إِنِّى أَبْرَأُ إِلَى اللَّهِ أَنْ يَكُونَ لِى مِنْكُمْ خَلِيلٌ فَإِنَّ اللَّهَ تَعَالَى قَدِ اتَّخَذَنِى خَلِيلاً كَمَا اتَّخَذَ إِبْرَاهِيمَ خَلِيلاً وَلَوْ كُنْتُ مُتَّخِذًا مِنْ أُمَّتِى خَلِيلاً لاَتَّخَذْتُ أَبَا بَكْرٍ خَلِيلاً أَلاَ وَإِنَّ مَنْ كَانَ قَبْلَكُمْ كَانُوا يَتَّخِذُونَ قُبُورَ أَنْبِيَائِهِمْ وَصَالِحِيهِمْ مَسَاجِدَ أَلاَ فَلاَ تَتَّخِذُوا الْقُبُورَ مَسَاجِدَ إِنِّى أَنْهَاكُمْ عَنْ ذَلِكَ

“Sesungguhnya aku berlepas diri kepada Allah untuk memiliki seorang kekasih di antara kamu. Karena bahwasannya Allah telah menjadikanku sebagai kekasih-Nya. Seandainya aku menjadikan seorang umatku sebagai kekasih, niscaya Abu Bakar-lah yang aku jadikan sebagai kekasih. Ketahuilah, bahwasannya umat-umat sebelummu telah menjadikan kubur para Nabi dan orang-orang shalih mereka sebagai masjid. Ketahuilah, jangan kalian jadikan kubur-kubur sebagai masjid. Aku melarang kalian dari perbuatan itu.” (HR. Muslim no. 1216)

Dan bukti bahwa Rasulullah shallallahu ‘alaihi wa sallam sangat menekankan hal ini adalah beliau mengulangi lagi wasiat tersebut menjelang beliau wafat.
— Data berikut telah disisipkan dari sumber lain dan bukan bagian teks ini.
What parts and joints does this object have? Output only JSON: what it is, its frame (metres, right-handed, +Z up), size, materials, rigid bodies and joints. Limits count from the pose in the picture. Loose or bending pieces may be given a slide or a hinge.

Dan tidaklah seseorang berwasiat tentang sesuatu hal, kecuali hal tersebut adalah perkara yang sangat penting dan harus diperhatikan. ‘Aisyah dan Ibnu Abbas radhiyallahu ‘anhuma berkata, ”Ketika Nabi menjelang wafat, beliau menutupkan kain ke wajahnya, lalu beliau buka lagi kain itu tatkala terasa menyesakkan nafas. Ketika dalam kondisi seperti itulah, Nabi shallallahu ‘alaihi wa sallam bersabda,

لَعْنَةُ اللَّهِ عَلَى الْيَهُودِ وَالنَّصَارَى اتَّخَذُوا قُبُورَ أَنْبِيَائِهِمْ مَسَاجِدَ

“Semoga laknat Allah ditimpakan kepada orang-orang Yahudi dan Nasrani. Karena mereka menjadikan kubur nabi-nabi mereka sebagai tempat ibadah.” (HR. Bukhari no. 435, 436 dan Muslim no. 1215)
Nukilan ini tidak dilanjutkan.